Simulation of non-Gaussian, non-stationary stochastic processes with evolutionary power

Abstract

A methodology is presented to determine the Evolutionary Spectrum (ES) for non-stationary processes from a prescribed or measured non-stationary Auto-Correlation Function (ACF). The classic integral expression put forth by Priestely, providing the ACF from the ES, is not invertible in a unique way so that the ES could be determined from a given ACF. However, the benefits of an efficient inversion from ACF to ES are vast. Consider for example various problems involving simulation of non-stationary processes or non-homogeneous fields, including non-stationary seismic ground motions as well as non-homogeneous material properties such as those of functionally graded materials. In such cases, it is sometimes more convenient to estimate the ACF from measured data, rather than the ES. However, efficient simulation depends on knowing the ES. Even more important, simulation of non-Gaussian and non-stationary processes depends on this inversion, when following a spectral representation based approach.
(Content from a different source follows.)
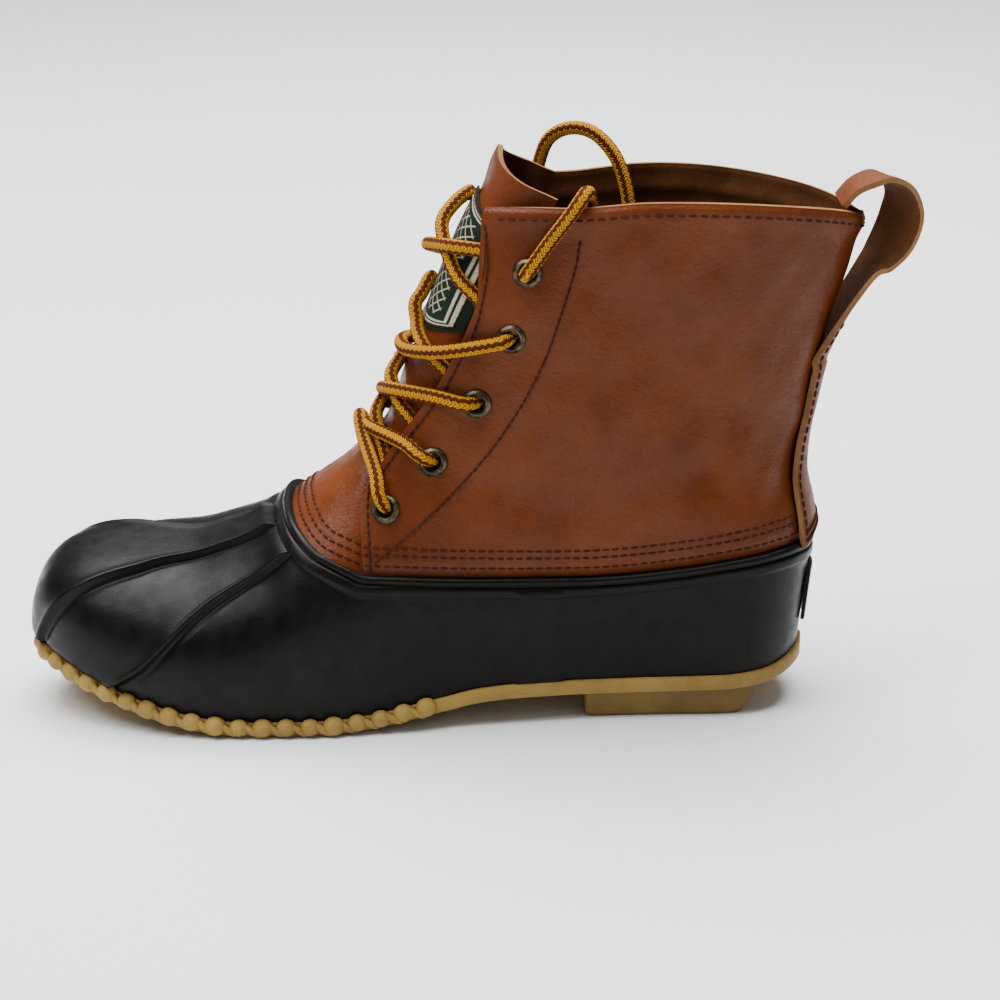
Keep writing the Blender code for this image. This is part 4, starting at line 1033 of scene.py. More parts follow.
@dataclass(frozen=True)
class NapFinish:
    """Rough flesh side of leather, and its cut edges."""

    name: str
    colour: Triple
    shade: Triple
    fibre: float = 900.0

    def make(self) -> Material:
        """Build the material."""
        paint = Paint(self.name, 0.92)
        clouds = paint.spread(paint.noise(60.0, 5.0, 0.65), 0.3, 0.7)
        fibres = paint.spread(paint.noise(self.fibre, 4.0, 0.7), 0.35, 0.7)
        tone = paint.blend(clouds, self.colour, self.shade)
        paint.colour(paint.blend(paint.math("MULTIPLY", fibres, 0.5), tone, self.shade))
        paint.bump(paint.noise(self.fibre, 4.0, 0.7), 0.0003, 0.8)
        paint.specular(0.1)
        return paint.material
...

This work briefly examines the existence and uniqueness of such an inversion from the ACF to the ES under a set of special conditions and assumptions (since such an inversion is clearly not unique in the most general form). It then moves on to efficient methodologies of computing the inverse. Some established optimization techniques are explored, and a novel methodology is proposed. Its application within the framework of translation models for simulation of non-Gaussian, non-stationary processes is discussed. Numerical examples are provided demonstrating the capabilities of the methodology.